(TASK INSTRUCTIONS)
What is to be transcribed is the run of lines opening with the one that has "Turn this picture" and closing with the one that has "bevel_slope = 8; // [4:1:10]", and only that run, exactly.

(RECORDED DATA)
*-*-*

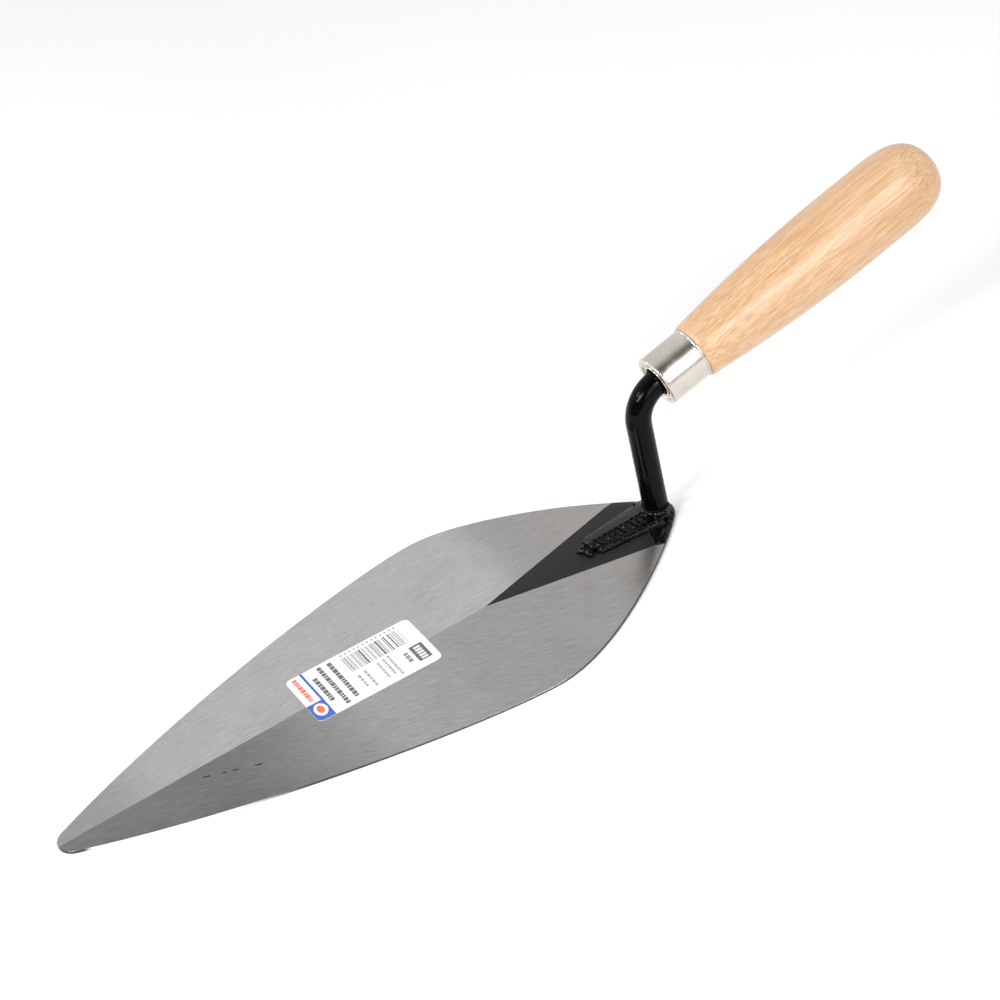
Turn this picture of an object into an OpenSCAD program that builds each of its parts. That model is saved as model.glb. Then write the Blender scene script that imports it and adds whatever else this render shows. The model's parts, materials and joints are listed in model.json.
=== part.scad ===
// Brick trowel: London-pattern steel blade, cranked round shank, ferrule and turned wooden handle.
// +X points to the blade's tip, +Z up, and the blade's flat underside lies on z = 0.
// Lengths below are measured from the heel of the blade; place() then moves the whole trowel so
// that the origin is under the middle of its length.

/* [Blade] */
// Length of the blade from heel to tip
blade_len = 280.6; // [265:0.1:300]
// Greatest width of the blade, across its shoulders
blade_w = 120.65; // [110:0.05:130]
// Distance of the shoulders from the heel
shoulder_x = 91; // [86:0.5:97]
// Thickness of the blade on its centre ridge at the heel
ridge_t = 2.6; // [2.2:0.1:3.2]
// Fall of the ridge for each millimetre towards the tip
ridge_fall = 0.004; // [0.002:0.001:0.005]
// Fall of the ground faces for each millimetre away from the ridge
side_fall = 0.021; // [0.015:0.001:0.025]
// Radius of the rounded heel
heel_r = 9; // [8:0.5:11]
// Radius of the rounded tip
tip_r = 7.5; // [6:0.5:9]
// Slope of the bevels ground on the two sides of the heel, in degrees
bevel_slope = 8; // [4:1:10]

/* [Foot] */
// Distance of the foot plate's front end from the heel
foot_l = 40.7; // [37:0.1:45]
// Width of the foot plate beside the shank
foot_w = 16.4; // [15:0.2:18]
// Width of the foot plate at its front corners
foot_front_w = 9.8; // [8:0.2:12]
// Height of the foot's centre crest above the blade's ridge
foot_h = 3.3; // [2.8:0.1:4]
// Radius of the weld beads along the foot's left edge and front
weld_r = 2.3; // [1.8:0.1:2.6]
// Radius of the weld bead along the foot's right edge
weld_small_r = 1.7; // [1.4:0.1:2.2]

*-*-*

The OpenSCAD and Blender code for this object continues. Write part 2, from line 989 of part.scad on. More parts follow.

*-*-*

(REPLY)
Turn this picture of an object into an OpenSCAD program that builds each of its parts. That model is saved as model.glb. Then write the Blender scene script that imports it and adds whatever else this render shows. The model's parts, materials and joints are listed in model.json.
=== part.scad ===
// Brick trowel: London-pattern steel blade, cranked round shank, ferrule and turned wooden handle.
// +X points to the blade's tip, +Z up, and the blade's flat underside lies on z = 0.
// Lengths below are measured from the heel of the blade; place() then moves the whole trowel so
// that the origin is under the middle of its length.

/* [Blade] */
// Length of the blade from heel to tip
blade_len = 280.6; // [265:0.1:300]
// Greatest width of the blade, across its shoulders
blade_w = 120.65; // [110:0.05:130]
// Distance of the shoulders from the heel
shoulder_x = 91; // [86:0.5:97]
// Thickness of the blade on its centre ridge at the heel
ridge_t = 2.6; // [2.2:0.1:3.2]
// Fall of the ridge for each millimetre towards the tip
ridge_fall = 0.004; // [0.002:0.001:0.005]
// Fall of the ground faces for each millimetre away from the ridge
side_fall = 0.021; // [0.015:0.001:0.025]
// Radius of the rounded heel
heel_r = 9; // [8:0.5:11]
// Radius of the rounded tip
tip_r = 7.5; // [6:0.5:9]
// Slope of the bevels ground on the two sides of the heel, in degrees
bevel_slope = 8; // [4:1:10]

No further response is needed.